I don't know how you do it bro, but you always seem to put into words some of the things I couldn't put into words myself.
I've been teaching for 20 years now too! I am always learning new ways to explain what we are hearing and playing. Thank you Adam!
"Too many notes." Rock me, Amadeus.
The Brain Processing speed concept explains why I love Slow Blues. 🤠
I was lucky enough to see John & Dennis with Joey DeFrancesco at a jazz festival in Saskatoon decades ago. Pretty magical. It was a small ballroom venue. Such an amazing performance.
I think that Vital Transformation beats could also be thought of as quarter note, quarter note, quarter note and dotted quarter note.
The “Free your mind and your arse will follow” approach to music?
Mentioning the Mars Volta reminded me of another awesome example of this: compare the studio recording of Goliath ( th-cam.com/video/lrwMMF2QS14/w-d-xo.html ) to their yahoo live performance ( th-cam.com/video/MK4oeXzdheI/w-d-xo.html ), where they take it lightning fast, especially the last couple of minutes. Some of the nuances are lost but the overall energy is through the roof. It definitely affects how I feel the pulse: I count the bassline in three at the normal tempo, but live that becomes a bit uncomfortable (coincidentally pushing the "walking" tempo), so a dotted-quarter feel is easier. Massive cymbal crashes help with that.

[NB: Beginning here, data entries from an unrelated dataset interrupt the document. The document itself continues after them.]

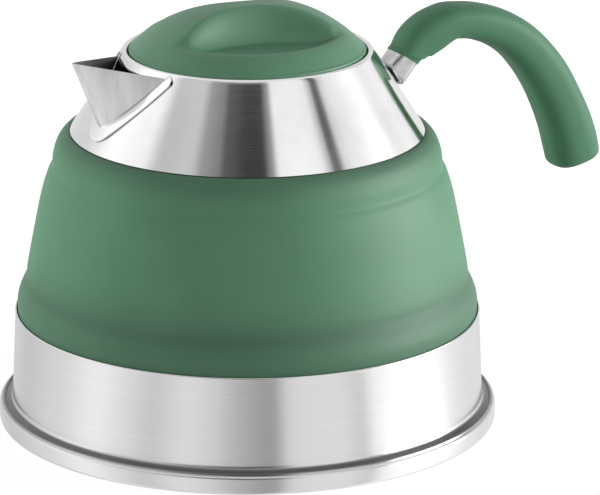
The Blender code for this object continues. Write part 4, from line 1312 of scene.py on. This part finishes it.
def studio_floor():
    """Pale round floor, a disc of four rings. Camera rays get some light of its own added,
    so that it reads as white, and it keeps the kettle's soft shadow. The steel shows the
    table of the tent in its place."""
    turn = np.arange(96) * math.tau / 96
    radius = np.array((0, 0.3, 0.8, 2.0, 9.0))[:, None]
    level = np.full((len(radius), len(turn)), FLOOR_LEVEL)
    grid = np.stack([radius * np.cos(turn), radius * np.sin(turn), level], axis=-1)
    floor = skin("pale_floor", grid)
    made, graph = material("pale_floor_paint")
    to_camera = graph.add("ShaderNodeLightPath")
    here = graph.add("ShaderNodeTexCoord", output=3)
    away = graph.add("ShaderNodeVectorMath", {"operation": "LENGTH"}, {0: here}, output=1)
    light = 0.80 + away.ramped(0.16, 0.8) * 0.18
    white = graph.add("ShaderNodeEmission", {}, {"Color": WHITE, "Strength": light})
    paint = graph.add("ShaderNodeBsdfDiffuse", {}, {"Color": grey(0.4)})
    both = graph.add("ShaderNodeAddShader", {}, {0: paint, 1: white})
    shown = graph.add("ShaderNodeMixShader", {}, {0: to_camera, 1: paint, 2: both})
    graph.add("ShaderNodeOutputMaterial", {}, {"Surface": shown})
    floor.data.materials.append(made)
    floor.visible_glossy = False


# What the steel shows all round: (degrees to the right of the camera, brightness)
TENT = (
    (-180, 0.8), (-125, 0.95), (-107, 1.25), (-84, 1.12), (-68, 0.62), (-46, 0.68),
    (-35, 0.35), (-25, 0.27), (-18, 0.10), (0, 0.035), (13, 0.04), (20, 0.30),
    (26, 1.03), (46, 1.03), (58, 0.98), (64, 0.60), (67, 0.10), (71, 0.12),
    (76, 0.80), (84, 0.95), (103, 1.15), (138, 0.64), (180, 0.8),
)
TABLE = (
    (-180, 0.80), (-138, 0.76), (-107, 0.95), (-79, 1.25), (-60, 1.00), (-49, 0.80),
    (-29, 1.06), (-16, 0.90), (-6, 0.66), (6, 0.50), (14, 0.36), (19, 1.00),
    (49, 1.04), (54, 0.88), (58, 0.66), (65, 1.34), (90, 1.40), (105, 1.26),
    (121, 1.08), (145, 0.96), (180, 0.80),
)
TENT_TOP = 0.9

# What the tent gives as a light, up to about 25 degrees
LIGHT = (
    (-180, 0.88), (-135, 0.84), (-90, 0.82), (-60, 0.94), (-20, 1.34), (22, 1.38),
    (67, 1.46), (112, 1.22), (157, 0.98), (180, 0.88),
)


def studio_world():
    """Light tent over a pale table. The steel shows the tent's panels, with a dark gap
    over the camera and a thin dark seam to its right, and the table's paler panels below
    them. As a light the tent is bright up to about 25 degrees and dim above, because the
    softboxes light the kettle too. It is white to the camera."""
    world = bpy.data.worlds.new("light_tent")
    bpy.context.scene.world = world
    world.use_nodes = True
    graph = Graph(world.node_tree)
    where = graph.add("ShaderNodeTexCoord", output=0)
    sockets = {"Vector": where, "Rotation": (0, 0, -TURN)}
    turned_round = graph.add("ShaderNodeMapping", {"vector_type": "POINT"}, sockets)
    x = graph.add("ShaderNodeSeparateXYZ", {}, {"Vector": turned_round})
    y, z = x.beside("Y"), x.beside("Z")
    azimuth = graph.add("ShaderNodeMath", {"operation": "ARCTAN2"}, {0: x, 1: y * -1.0})
    azimuth = azimuth * (180 / math.pi)

    def around(panels):
        """A panel's brightness at each azimuth, smooth from one row to the next."""
        wall = panels[0][1]
        for (low, before), (high, after) in zip(panels, panels[1:]):
            wall = azimuth.ramped(low, high) * (after - before) + wall
        return wall

    table, tent = around(TABLE), around(TENT)
    tent = tent + (TENT_TOP - tent) * z.ramped(0.76, 0.86)
    shine = table + (tent - table) * z.ramped(0.20, 0.40)
    light = around(LIGHT) * (1 - z.ramped(0.33, 0.55) * 0.93)
    to_camera = graph.add("ShaderNodeLightPath")
    strength = shine + (light - shine) * to_camera.beside("Is Diffuse Ray")
    tent = graph.add("ShaderNodeBackground", {}, {"Color": WHITE, "Strength": strength})
    white = graph.add("ShaderNodeBackground", {}, {"Color": WHITE, "Strength": 1.0})
    shown = graph.add("ShaderNodeMixShader", {}, {0: to_camera, 1: tent, 2: white})
    graph.add("ShaderNodeOutputWorld", {}, {"Surface": shown})


SOFTBOX_SIZE = (1.0, 0.9)
SOFTBOX_DISTANCE = 1.6
SOFTBOX_HEIGHT = 0.35
SOFTBOX_AIM = Vector((0, 0, 0.08))


def softbox(name, azimuth, power, shines=True):
    """Area light aimed at the kettle, placed by degrees to the right of the camera."""
    angle = math.radians(azimuth)
    place = Vector((math.sin(angle), -math.cos(angle), 0)) * SOFTBOX_DISTANCE
    place.z = SOFTBOX_HEIGHT
    place.rotate(Euler((0, 0, TURN)))
    light = bpy.data.lights.new(name, "AREA")
    light.shape = "RECTANGLE"
    light.size, light.size_y = SOFTBOX_SIZE
    light.energy = power
    obj = bpy.data.objects.new(name, light)
    obj.location = place
    obj.rotation_euler = (SOFTBOX_AIM - place).to_track_quat("-Z", "Y").to_euler()
    obj.visible_glossy = shines
    bpy.context.scene.collection.objects.link(obj)


CAMERA_AWAY = 1.8487
CAMERA_HEIGHT = 0.6379
CAMERA_PITCH = math.radians(17.05)
CAMERA_YAW = math.radians(0.6386)
CAMERA_LENS_MM = 282.6


def camera():
    """The photograph's camera: 1.96 m away, 17 degrees down, its axis a little to the
    right of the kettle, as a crop of a wider picture has it. It looks along Y, is pitched
    down and yawed, and is then turned round the kettle."""
    level = Vector((0, math.cos(CAMERA_PITCH), -math.sin(CAMERA_PITCH)))
    up = Vector((0, math.sin(CAMERA_PITCH), math.cos(CAMERA_PITCH)))
    side = Vector((1, 0, 0))
    ahead = level * math.cos(CAMERA_YAW) + side * math.sin(CAMERA_YAW)
    right = side * math.cos(CAMERA_YAW) - level * math.sin(CAMERA_YAW)
    lens = bpy.data.cameras.new("photograph_camera")
    lens.lens = CAMERA_LENS_MM
    lens.sensor_width = 36
    lens.clip_end = 60
    obj = bpy.data.objects.new("photograph_camera", lens)
    aim = Matrix((right, up, -ahead)).transposed().to_4x4()
    place = Matrix.Translation((0, -CAMERA_AWAY, CAMERA_HEIGHT))
    obj.matrix_world = Matrix.Rotation(TURN, 4, "Z") @ place @ aim
    bpy.context.scene.collection.objects.link(obj)
    bpy.context.scene.camera = obj


studio_floor()
studio_world()
softbox("right_softbox", 90, 22.5)
softbox("left_softbox", -110, 21, shines=False)
camera()
bpy.context.scene.view_settings.view_transform = "Standard"
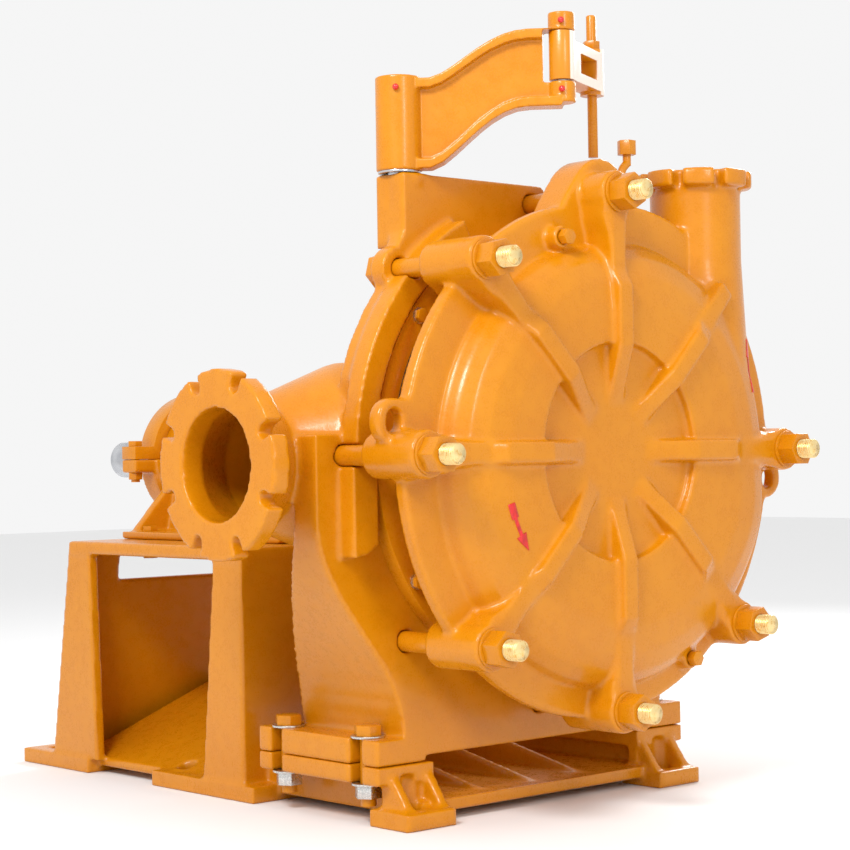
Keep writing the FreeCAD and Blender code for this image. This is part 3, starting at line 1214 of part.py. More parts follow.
def base():
    """Fabricated bedplate: table for the bearings, open front for the pump frame."""
    parts = [box(-BASE_HALF_W + 2, BASE_HALF_W - 2, TABLE_FRONT_Y, TABLE_REAR_Y,
                 TABLE_TOP_Z - TABLE_T, TABLE_TOP_Z), rear_wall(), cross_wall()]
    parts += front_tray()
    for side in (-1, 1):
        parts.append(foot_block(BASE_FRONT_Y, BASE_FRONT_Y + BASE_FOOT_LEN, BASE_FOOT_INNER_X, side))
        parts.append(foot_block(TABLE_FRONT_Y - 34, MIDDLE_ANCHOR_Y + 22 + BASE_FOOT_T,
                                BASE_FOOT_INNER_X, side))
        parts.append(foot_block(TABLE_REAR_Y - 73, BASE_REAR_Y, BASE_FOOT_INNER_X, side))
        parts += [base_side_post(side), front_pad(side), sloped_floor(side)]
        strip = box(-BASE_FOOT_INNER_X - 40, -BASE_FOOT_INNER_X, BASE_FRONT_Y + 60, TABLE_REAR_Y, 13.0, 31.0)
        parts.append(strip if side < 0 else mirrored_x(strip))
        parts.append(cyl_z(29.0, BASE_FOOT_T - 1, BASE_FOOT_T + 4, side * ANCHOR_X, MIDDLE_ANCHOR_Y))
    body = fuse(parts)
    tools = []
    for x in (-ANCHOR_X, ANCHOR_X):
        for y in (-ANCHOR_Y, MIDDLE_ANCHOR_Y, ANCHOR_Y):
            tools.append(cyl_z(ANCHOR_R, -1, BASE_FOOT_T + 60, x, y))
    for x in (-PEDESTAL_BOLT_X, PEDESTAL_BOLT_X):
        for y in PEDESTAL_BOLT_YS:
            tools.append(cyl_z(9.5, TABLE_TOP_Z - TABLE_T - 1, TABLE_TOP_Z + 1, x, y))
    return largest(cut(body, tools))


# ---------------------------------------------------------------- davit
def along_arm(shape):
    """Move a shape built along +X from the origin onto the arm, at its parked angle."""
    copy = shape.copy()
    copy.rotate(ORIGIN, AXIS_Z, ARM_ANGLE)
    copy.translate(V(PIVOT_X, PIVOT_Y, 0))
    return copy


def arm_curve(z_hub, z_fork, inset):
    """Side-view S of the arm between the hub and the fork, as (s, z) pairs."""
    start, end = PIVOT_HUB_R + 18, ARM_LENGTH - 62
    pairs = [(0.0, z_hub + inset)]
    steps = 8
    for k in range(steps + 1):
        share = k / steps
        eased = 0.5 - 0.5 * math.cos(math.pi * min(share ** 0.78, 1.0))
        pairs.append((start + (end - start) * share, z_hub + inset + (z_fork - z_hub) * eased))
    pairs.append((ARM_LENGTH, z_fork + inset))
    return pairs


def swept_flange(z_hub, z_fork, thickness):
    low = arm_curve(z_hub, z_fork, 0.0)
    high = arm_curve(z_hub, z_fork, thickness)
    outline = low + list(reversed(high))
    half = ARM_FLANGE_W / 2
    points = [V(s, -half, z) for s, z in outline]
    return polygon_face(points).extrude(V(0, ARM_FLANGE_W, 0))


def davit_arm():
    """Cast I-section jib with a long hub on the pivot pin and a fork at its tip."""
    top_hub = DAVIT_HUB_TOP_Z - ARM_FLANGE_T
    low_hub = DAVIT_LOW_Z + 3
    top_fork = BARREL_TOP_Z - ARM_FLANGE_T + 4
    low_fork = BARREL_LOW_Z - ARM_FLANGE_T - 30
    web = arm_curve(low_hub, low_fork, 2.0) + list(reversed(arm_curve(top_hub, top_fork, 2.0)))
    points = [V(s, -ARM_WEB_T / 2, z) for s, z in web]
    parts = [polygon_face(points).extrude(V(0, ARM_WEB_T, 0)),
             swept_flange(top_hub, top_fork, ARM_FLANGE_T), swept_flange(low_hub, low_fork, ARM_FLANGE_T),
             cyl_z(PIVOT_HUB_R, DAVIT_LOW_Z, DAVIT_HUB_TOP_Z + 5, 0, 0),
             cyl_z(FORK_R, FORK_LOW_Z, FORK_TOP_Z, ARM_LENGTH, 0)]
    tools = [cyl_z(PIVOT_PIN_R + RUNNING_FIT, DAVIT_LOW_Z - 1, DAVIT_HUB_TOP_Z - 10, 0, 0),
             box(ARM_LENGTH - FORK_R - 10, ARM_LENGTH + FORK_R + 30, -60, 60,
                 BARREL_LOW_Z - 1.5, BARREL_TOP_Z + 1.5),
             cyl_z(SWIVEL_PIN_R + RUNNING_FIT, FORK_LOW_Z + 8, FORK_TOP_Z - 8, ARM_LENGTH, 0)]
    return along_arm(largest(cut(fuse(parts), tools)))


def davit_pin():
    return cyl_z(PIVOT_PIN_R, HEAD_TOP_Z - 68, DAVIT_HUB_TOP_Z - 12, PIVOT_X, PIVOT_Y)


def davit_thrust_washer():
    return washer(PIVOT_HUB_R - 3, PIVOT_PIN_R + RUNNING_FIT, V(PIVOT_X, PIVOT_Y, HEAD_TOP_Z + 2),
                  AXIS_Z, DAVIT_LOW_Z - HEAD_TOP_Z - 2.0)


def swivel_pin():
    return cyl_z(SWIVEL_PIN_R, FORK_LOW_Z + 9, FORK_TOP_Z - 9, FORK_X, FORK_Y)


def grease_caps():
    """Round grease caps on the hub and both fork bosses, on the left side of the arm."""
    made = []
    for s, radius, z in ((0.0, PIVOT_HUB_R, DAVIT_HUB_TOP_Z - 20), (ARM_LENGTH, FORK_R, FORK_TOP_Z - 18),
                         (ARM_LENGTH, FORK_R, FORK_LOW_Z + 22)):
        cap = fuse([cyl(4.0, V(s, -radius + 4, z), AXIS_Y * -1, 8.0),
                    Part.makeSphere(6.0, V(s, -radius - 5, z))])
        made.append(along_arm(cap.cut(cyl_z(radius, z - 20, z + 20, s, 0))))
    return made


def block_angle():
    return math.degrees(math.atan2(ROD_Y - FORK_Y, ROD_X - FORK_X))


def hanger_block():
    """Yoke on the swivel pin with a window, bored for the lifting rod at its outer end."""
    reach = math.hypot(ROD_X - FORK_X, ROD_Y - FORK_Y)
    half = BLOCK_W / 2
    body = [cyl_z(FORK_R - 1, BARREL_LOW_Z, BARREL_TOP_Z, 0, 0),
            box(0, reach, -half, half, BLOCK_LOW_Z + 6, BLOCK_TOP_Z - 8),
            cyl_z(half, BLOCK_LOW_Z, BLOCK_TOP_Z, reach, 0)]
    tools = [cyl_z(SWIVEL_PIN_R + RUNNING_FIT, BARREL_LOW_Z - 1, BARREL_TOP_Z + 1, 0, 0),
             box(FORK_R + 14, reach - 28, -half - 1, half + 1, BLOCK_LOW_Z + 24, BLOCK_TOP_Z - 26),
             cyl_z(ROD_R + RUNNING_FIT, BLOCK_LOW_Z - 1, BLOCK_TOP_Z + 1, reach, 0),
             cyl_z(FORK_R + 3, BLOCK_LOW_Z - 1, BARREL_LOW_Z + 2, 0, 0).cut(
                 cyl_z(1, BLOCK_LOW_Z, BARREL_LOW_Z, 900, 0))]
    block = largest(cut(fuse(body), tools))
    block.rotate(ORIGIN, AXIS_Z, block_angle())
    block.translate(V(FORK_X, FORK_Y, 0))
    return block


def hanger_rod():
    rod = cyl_z(ROD_R, ROD_LOW_Z, ROD_TOP_Z - 2, ROD_X, ROD_Y)
    tip = Part.makeCone(ROD_R, ROD_R - 2, 2.0, V(ROD_X, ROD_Y, ROD_TOP_Z - 2), AXIS_Z)
    return fuse([rod, tip])


def lifting_nut():
    seat = V(ROD_X, ROD_Y, BLOCK_TOP_Z + SEAT_GAP)
    return drilled_nut(28.6, ROD_R + RUNNING_FIT, seat, AXIS_Z, 17.0)


# ---------------------------------------------------------------- build
def build():
    pipe, tip = vent_pipe()
    single = {
        "base": base(), "pump_frame": pump_frame(), "casing": casing(),
        "suction_cover": suction_cover(), "casing_gasket": casing_gasket(),
        "vent_pipe": pipe, "vent_cap": vent_cap(tip), "impeller": impeller(), "shaft": shaft(),
        "shaft_sleeve": shaft_sleeve(), "expeller": expeller(),
        "seal_housing": seal_housing(), "gland": gland(), "cartridge": cartridge(),
        "bearing_cover_rear": bearing_cover(CARTRIDGE_REAR_Y - BEARING_COVER_T, 1, SHAFT_COLLAR_R,
                                            rear_block_end()),
        "bearing_cover_front": bearing_cover(CARTRIDGE_FRONT_Y + BEARING_COVER_T, -1, SHAFT_SEAL_R,
                                             BEARING_FRONT_Y),
        "bearing_locknut": locknut(), "flinger": flinger(), "bearing_pedestal": pedestal(),
        "davit_arm": davit_arm(), "davit_pin": davit_pin(), "davit_thrust_washer": davit_thrust_washer(),
        "swivel_pin": swivel_pin(), "hanger_block": hanger_block(), "hanger_rod": hanger_rod(),
        "lifting_nut": lifting_nut(),
    }
    groups = {
        "casing_plugs": plugs(), "casing_studs": studs(), "stud_nuts": stud_nuts(),
        "stud_washers": stud_washers(), "cover_bolts": cover_bolts(), "cover_washers": cover_washers(),
        "seal_bolts": seal_bolts(), "packing_rings": packing_rings(), "gland_studs": gland_studs(),
        "bearing_front": bearing(BEARING_FRONT_Y, SHAFT_SEAL_R),
        "bearing_rear": bearing(BEARING_REAR_Y, SHAFT_HUB_R + 10) + bearing(
            BEARING_REAR_Y + BEARING_W, SHAFT_HUB_R + 10),
        "bearing_cover_screws": cover_screws(), "clamp_caps": clamp_caps(), "clamp_bolts": clamp_bolts(),
        "pedestal_bolts": pedestal_bolts(), "frame_bolts": frame_bolts(), "frame_washers": frame_washers(),
        "frame_nuts": frame_nuts(), "grease_caps": grease_caps(),
    }
    os.makedirs("parts", exist_ok=True)
    for name, shape in single.items():
        export(name, shape)
    for name, shapes in groups.items():
        export(name, Part.makeCompound(shapes))


build()
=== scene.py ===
"""Dresses the slurry pump: enamel over cast iron, bare steel, plated fasteners, threads and arrows."""
import json
import math

import bmesh
import bpy
import numpy as np
from mathutils import Matrix, Vector
from mathutils.bvhtree import BVHTree


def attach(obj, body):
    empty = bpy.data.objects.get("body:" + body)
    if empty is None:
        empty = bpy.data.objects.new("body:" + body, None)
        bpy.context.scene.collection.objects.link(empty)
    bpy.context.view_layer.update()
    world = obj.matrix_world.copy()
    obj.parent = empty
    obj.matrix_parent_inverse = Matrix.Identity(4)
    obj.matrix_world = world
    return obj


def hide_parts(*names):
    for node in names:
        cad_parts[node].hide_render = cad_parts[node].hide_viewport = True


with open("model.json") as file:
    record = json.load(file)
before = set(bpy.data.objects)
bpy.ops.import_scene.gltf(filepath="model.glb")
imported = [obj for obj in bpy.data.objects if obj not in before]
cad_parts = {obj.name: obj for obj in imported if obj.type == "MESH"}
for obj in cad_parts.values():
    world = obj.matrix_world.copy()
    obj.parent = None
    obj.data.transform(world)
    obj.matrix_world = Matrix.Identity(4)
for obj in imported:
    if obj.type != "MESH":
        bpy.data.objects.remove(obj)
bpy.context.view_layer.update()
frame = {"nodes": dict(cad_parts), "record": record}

bl_info = {
    "name": "Slurry Pump Dresser",
    "version": (1, 0, 0),
    "blender": (4, 5, 0),
    "location": "View3D > Sidebar > Pump",
    "description": "Builds the finished look of a slurry pump over its engineering frame",
    "category": "Add Mesh",
}

NODES = frame["nodes"]
# Plane of the yoke's broad side faces; the hanger enamel paints a pale cream highlight on them.
YOKE_ANGLE = math.atan2(0.059, 0.143)
YOKE_SIDE = (math.sin(YOKE_ANGLE), -math.cos(YOKE_ANGLE), 0.0)
YOKE_OFFSET = -0.096 * YOKE_SIDE[0] - 0.784 * YOKE_SIDE[1]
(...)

6:09 is exactly how my old guitar teacher has been describing music for close to 20 years, which is exactly how I've been conceiving of it since he told me.
One Word: Speedcore
That's three words...
Dass sich Musik nicht gut anfühlt, kann auch zum Stilmittel werden: Die Arie "Komm süßes Kreuz" aus Bachs Matthäus-Passion enthält sehr große, sperrige Akkorde für die Viola da Gamba, was sehr mühsam zu spielen ist, und was man auch hört. Dadurch wird natürlich die Mühe, ein Kreuz zu tragen, ausgedrückt. Musste ich dran denken, weil du die Cello-Suiten erwähnt hast. Spannendes Video 😉
nightcore fans:
You’ve made some great videos but this one is one of the absolute best. Wow, I’ve been a musician for most of my life and this is one of the most interesting lectures I’ve ever heard.